Can confirm that despite my best efforts I just can't abide using Windows long-term. I have lots of games that are Windows-only, and after accidentally hosing my dual-boot Linux partition I've been honestly trying to use Windows alone for over a year, and the experience is increasingly frustrating, so pardon the following rant:

The Windows Antimalware service consistently pegs my CPU at 35%, and the service cannot be stopped. Trying to kill it in task manager gives you "permission denied", even if you run task manager as admin. There's an entry for it in the service manager interface, but any settings that would effectively disable it are apparently ignored; there is no evident effect. Registry hacking has been fruitless. The only thing that almost works is to go into the Windows Defender interface and flip the "realtime protection" switch, at which point the service will eventually stop itself up to half an hour later, and then undo the switch and turn itself back on again the next day; I can tell when this has happened because I can hear my fans spinning up from across the room. There's really no better way for Microsoft to drive home how little control I have over my own computer.

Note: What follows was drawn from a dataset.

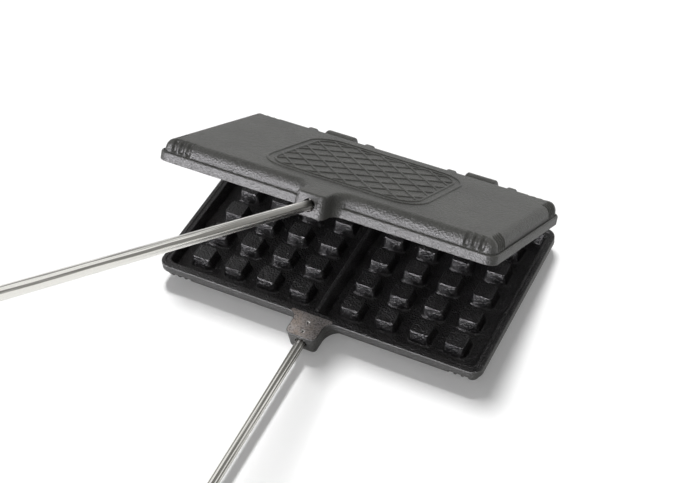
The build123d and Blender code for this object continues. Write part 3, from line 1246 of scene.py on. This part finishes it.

And this isn't the only thing. The Windows store is AFAICT pointless; even trying to install Microsoft software like Skype installs some weird limited version that tells you to manually install actual Skype if you want all the program's features. The fact that it keeps reinstalling Candy Crush shovelware lumps Microsoft in with scummy OEMs. You can't disable Cortana without also disabling the OS's search features. Disabling the ads in the start menu, lock screen, notifications pane, search interface, and god knows where else all require digging through different menus to flip different preferences. It endlessly pesters you to use Edge over any other browser and has the gall to reset your browser preference to Edge randomly after updates.

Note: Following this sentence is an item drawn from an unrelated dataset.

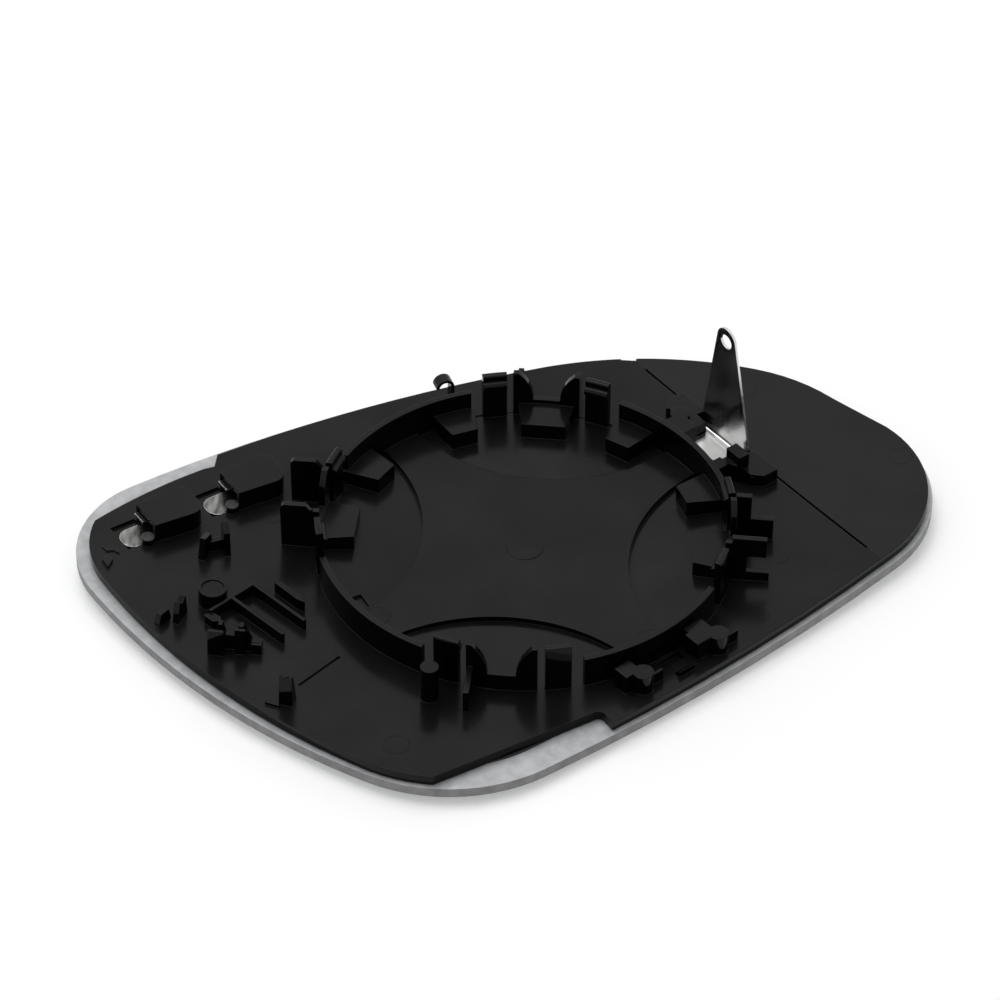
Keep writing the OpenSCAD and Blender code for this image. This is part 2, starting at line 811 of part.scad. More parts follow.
// Outline of the contact's strip from above, round at its outer end
module contact_outline(inner_end) {
    outer = -hood_l / 2 - contact_reach;
    corner = contact_w / 2 - contact_flat / 2;
    side = contact_w / 2 - corner;
    polygon(concat(
        [[inner_end, -contact_w / 2], [inner_end, contact_w / 2]],
        arc([outer + corner, side], corner, 90, 180, 10),
        [[outer, side]],
        arc([outer + corner, -side], corner, 180, 270, 10),
        [[outer + corner, -contact_w / 2]]));
}

module heater_contact_left()
    color([0.85, 0.86, 0.86])
        on_slope(hood_places[0], contact_angle)
            contact();

module heater_contact_right()
    color([0.85, 0.86, 0.86])
        on_slope(hood_places[1], contact_angle)
            contact();

// Cable post: a thin plate that tapers upwards, its top slanted or notched
module post(at, angle, base_w, top_w, height, slant, notch)
    translate(at)
        rotate([0, 0, angle])
            standing_plate([[-base_w / 2, -root], [base_w / 2, -root], [top_w / 2, height + slant],
                            [0, height + slant / 2 - notch], [-top_w / 2, height]], rib_t);

// Prong: a block with an upright front whose back slopes up to a thin top
module prong(at, angle, width, depth, height)
    translate(at)
        rotate([0, 0, angle])
            standing_plate([[0, -root], [depth, -root], [rib_t / 2, height], [0, height]], width);

// Forked guide: two legs with a bar between them
module fork() {
    post([-1.8, -1], 75, 5, 2.6, fork_h, -0.6, 0);
    post([1.8, 1], 110, 5.4, 2.4, fork_h, 1.2, 0);
    rib([-1.6, -0.2], [1.6, 1.4], rib_t, rib_h);
}

// Round peg that is slightly hollow on top
module cup()
    difference() {
        rise(cup_h)
            circle(cup_r);
        translate([0, 0, cup_h - rib_t / 2])
            cylinder(r = cup_r - rib_t / 2, h = tall);
    }

// Comb: a cross rib with two long ribs
module comb() {
    rib([0, -comb_pitch], [0, comb_pitch + comb_t / 2], comb_t, rib_h);
    for (row = [0, 1])
        rib([0, row * comb_pitch], [comb_l, row * comb_pitch], comb_t, rib_h);
}

// Wedge beside the ring
module wedge()
    rise(rib_h)
        polygon([[-3.1, 1.8], [-1.7, 2.3], [2.5, -0.7], [3.5, -2.9], [1.8, -2.2]]);

// Pronged clip: two prongs joined by a wall that slopes down to a low block
module pronged_clip() {
    saddle_h = prong_h - 2 * rib_t;
    standing_plate([[-4.6, -root], [5.2, -root], [5.2, rib_h], [3.2, rib_h], [1.6, prong_h], [0.8, prong_h],
                    [0, saddle_h], [-1.8, saddle_h], [-2.4, prong_h], [-3.2, prong_h]], rib_t);
    prong([-3.4, -2.8], 90, 3, 4, prong_h);
    prong([1.1, -1.8], 90, 2, 2.6, prong_h);
    prong([4.2, -1.4], 90, 2, 2.4, rib_h);
}

// Low block between the comb and the pronged clip
module low_block()
    rise(rib_h - rib_t / 2)
        polygon([[-1.7, 0.6], [-0.2, 1.5], [1.6, 0.3], [1.7, -0.7], [0.3, -1.2], [-1.5, 0.1]]);

// Edge clip: a low post and a taller notched one
module edge_clip() {
    post([-1.5, -0.7], 60, 4.2, 2.2, rib_h, 0, 0);
    post([1.6, 0.8], 75, 4.4, 2.6, fork_h, 0, 1);
}

// Corner post with a notched top and a fine rib beside its foot
module corner_post() {
    difference() {
        prong([0, -1], 80, 2.6, 2.8, prong_h + rib_t);
        translate([0, 0, prong_h + rib_t])
            rotate([0, 45, -10])
                cube([rib_t, 6 * rib_t, rib_t], center = true);
    }
    rib([-3.8, -0.9], [-1, -1.6], rib_t / 2, rib_t / 2);
}

// Moulded wave and block near the left end
module edge_marks() {
    wave = [[-1.6, 1], [-0.6, 0], [0.7, 0.5], [1.8, -0.2]];
    for (k = [0:len(wave) - 2])
        rib(wave[k], wave[k + 1], comb_t / 2, comb_t / 2);
    rise(comb_t)
        polygon([[-1, -3], [-0.5, -1.8], [1.1, -2.7], [0.6, -5.1]]);
}

// Cable hook: an upright leg whose top curls over towards +X
module cable_hook() {
    top = [0, curl_h];
    inner = curl_r - rib_t / 2;
    standing_plate(concat(
        [[-curl_r, -root], [-inner, -root]],
        [for (turn = [180:-round_step:0]) top + polar(inner, turn)],
        arc(top, curl_r, 0, 180, round_step),
        [top - [curl_r, 0]]), rib_t * 2);
}

// Ribs, posts and pegs that guide the cables outside the ring
module cable_guides() {
    on_slope(between(-171.2, 0.44))
        fork();
    on_slope(between(-157.7, 0.585))
        cup();
    on_slope(between(-155.4, 0.516), -37.7)
        comb();
    on_slope(polar(ring_out + 7.1, -153.9))
        wedge();
    on_slope(between(-144.8, 0.7))
        pronged_clip();
    on_slope(between(-151.8, 0.69))
        low_block();
    on_slope(between(-155, 0.863))
        edge_clip();
    on_slope(between(-128.4, 0.825))
        corner_post();
    on_slope(between(-170.7, 0.912))
        edge_marks();
    on_slope(polar(ring_out + 5.4, -106.4))
        rise(peg_h)
            circle(peg_r);
    on_slope(polar(ring_out + 5.6, 117), -153)
        cable_hook();
}

// Moulded backing plate, with the space of each contact kept free of everything that stands on it
module backing_plate()
    color([0.11, 0.11, 0.11]) {
        difference() {
            moulding();
            for (at = hood_places)
                on_slope(at, contact_angle) {
                    contact_pocket();
                    hood_space();
                }
        }
        for (at = hood_places)
            on_slope(at, contact_angle)
                stake();
    }

module moulding() {
    bare_plate();
    clip_ring();
    rotate([0, 0, spring_angle]) {
        used_seat();
        lands();
    }
    rotate([0, 0, spare_angle])
        spare_seat();
    for (at = hood_places)
        on_slope(at, contact_angle)
            rise(hood_h)
                hood_shape(0);
    cable_guides();
}

// Outline of the spring's blade above its bend, seen along the radius
module blade_outline() {
    tip = [0, blade_h - spring_bend_r - blade_tip_r];
    half = blade_w / 2;
    side = atan2(tip.y, -half) - asin(blade_tip_r / norm([half, tip.y]));
    difference() {
        polygon(concat(
            [[-half, -spring_t], [half, -spring_t], [half, 0]],
            arc(tip, blade_tip_r, side - 90, 270 - side, 6),
            [tip + polar(blade_tip_r, 270 - side), [-half, 0]]));
        translate([0, tip.y + blade_tip_r - blade_hole_at])
            circle(blade_hole_r);
    }
}
blade_hole_at = 3.1;

// Outline of the spring's foot from above, flaring out to the full width of the bend
module foot_outline() {
    flare = 3 * spring_t;
    polygon([[-foot_l, -foot_w / 2], [-flare, -foot_w / 2], [-2 * spring_t, -blade_w / 2],
             [spring_t, -blade_w / 2], [spring_t, blade_w / 2], [-2 * spring_t, blade_w / 2],
             [-flare, foot_w / 2], [-foot_l, foot_w / 2]]);
}

// Retaining spring: a flat foot, a rounded bend and an upright blade
module retaining_spring()
    color([0.82, 0.82, 0.8])
        rotate([0, 0, spring_angle])
            translate([spring_u, 0, foot_z])
                difference() {
                    intersection() {
                        translate([-spring_bend_r, 0])
                            rotate([90, 0, 0])
                                linear_extrude(2 * blade_w, center = true)
                                    polygon(bent_strip(foot_l - spring_bend_r, 90 + blade_lean, blade_h,
                                                       spring_bend_r, spring_t));
                        union() {
                            translate([0, 0, -gap])
                                linear_extrude(gap + spring_bend_r)
                                    foot_outline();
                            translate([-spring_bend_r, 0, spring_bend_r])
                                rotate([0, -blade_lean, 0])
                                    rotate([90, 0, 90])
                                        linear_extrude(2 * spring_bend_r)
                                            blade_outline();
                        }
                    }
                    translate([catch_u - spring_u - catch_l / 2 - 2 * gap, -catch_w / 2 - 2 * gap, -gap])
                        cube([catch_l + 4 * gap, catch_w + 4 * gap, 2 * spring_t]);
                }
// Outside radius of the bend
spring_bend_r = 2 * spring_t;

mirror_glass();
heater_pad();
backing_plate();
heater_contact_left();
heater_contact_right();
retaining_spring();
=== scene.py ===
# %% [markdown]
# # A car door mirror glass, seen from its back
#
# The object is a sheet of mirror glass lying on its mirror face. Behind it, and so on top here,
# sits a black moulded plate with a round clip ring. The solids come from the CAD model. This
# lesson gives them their finishes, cuts the plate back where the real one stops short, adds the
# small marks that the moulding tool left, and sets up a plain studio.

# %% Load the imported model
import bpy
import math
from mathutils import Matrix, Vector


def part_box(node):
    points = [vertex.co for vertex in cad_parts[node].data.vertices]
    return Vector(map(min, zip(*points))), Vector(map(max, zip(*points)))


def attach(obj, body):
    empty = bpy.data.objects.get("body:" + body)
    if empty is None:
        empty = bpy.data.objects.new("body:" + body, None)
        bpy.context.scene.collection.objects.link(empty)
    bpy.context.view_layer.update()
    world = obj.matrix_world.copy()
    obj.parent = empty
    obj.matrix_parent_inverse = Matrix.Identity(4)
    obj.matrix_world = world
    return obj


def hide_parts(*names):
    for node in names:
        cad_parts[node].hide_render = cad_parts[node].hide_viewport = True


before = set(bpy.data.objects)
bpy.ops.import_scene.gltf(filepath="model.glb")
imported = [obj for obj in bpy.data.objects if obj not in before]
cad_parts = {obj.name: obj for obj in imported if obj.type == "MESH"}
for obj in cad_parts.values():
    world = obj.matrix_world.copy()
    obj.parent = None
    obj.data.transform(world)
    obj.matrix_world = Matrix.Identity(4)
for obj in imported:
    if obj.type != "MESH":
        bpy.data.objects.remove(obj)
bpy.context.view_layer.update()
glass_low, glass_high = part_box("mirror_glass")
print("nodes:", sorted(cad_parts))
print("glass from", tuple(glass_low), "to", tuple(glass_high))

# %% [markdown]
# ## Sizes that the looks share
#
# Blender works in metres and the drawing of a mirror glass is in millimetres, so one factor turns
# the one into the other. The layers of the glass are bent to a large radius. Everything that is
# laid on the plate needs the height of that bend, so it becomes a small function.

# %% Shared sizes
MM = 0.001
BEND_RADIUS = 1400 * MM
SPRING_ANGLE = math.radians(43.5)


def bend_height(x, y):
    """Height of the plate's bent top over a point, in metres."""
    return BEND_RADIUS - math.sqrt(BEND_RADIUS ** 2 - x * x - y * y)


print("the plate's top is %.2f mm higher at its left end" % (bend_height(-80 * MM, 0) / MM))

# %% [markdown]
# ## The camera
#
# The photograph looks down on the glass at about forty degrees, nearly square to its long side,
# through a long lens, so that far and near edges are almost the same size. The camera is placed
# by the point it looks at, its distance, and two angles. That is easier to adjust than a bare
# position.

# %% Camera
LOOK_AT = Vector((-6.42, 13.32, 0)) * MM
DISTANCE = 790.27 * MM
ELEVATION = math.radians(41.18)
AZIMUTH = math.radians(6.5)

forward = Vector((-math.sin(AZIMUTH) * math.cos(ELEVATION),
                  math.cos(AZIMUTH) * math.cos(ELEVATION), -math.sin(ELEVATION)))
camera_data = bpy.data.cameras.new("camera")
camera_data.lens = 144
camera_data.sensor_width = 36
camera_data.clip_start = 0.01
camera = bpy.data.objects.new("camera", camera_data)
bpy.context.scene.collection.objects.link(camera)
camera.location = LOOK_AT - DISTANCE * forward
camera.rotation_euler = (math.pi / 2 - ELEVATION, 0, AZIMUTH)
bpy.context.scene.camera = camera
print("camera at", tuple(round(v, 4) for v in camera.location))

# %% [markdown]
# ## Material helpers
#
# Every finish here starts from the same two nodes: the Principled shader and the object's own
# coordinates, which run through a Mapping node. Object coordinates are in metres and stay fixed
# to the part, so a pattern doesn't slide when the part is turned. Helpers for these keep the
# finishes short.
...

So I can applaud Microsoft for their OSS work, but Windows really is just thoroughly aggravating. Desktop Linux is also thoroughly aggravating, but at least when it is, I know it's usually my fault, and I know it can be fixed.


Ouch, thank you for writing that all out. I've been using MacOS for decades now and really just want to change it up. Still don't think the Linux desktop is quite there, but maybe I'll just buy a used Thinkpad and give it a real shot as my full-time work machine.


I regularly turn the realtime protection off, it cuts off instantly. I suspect you've got something else going on if yours doesn't work correctly.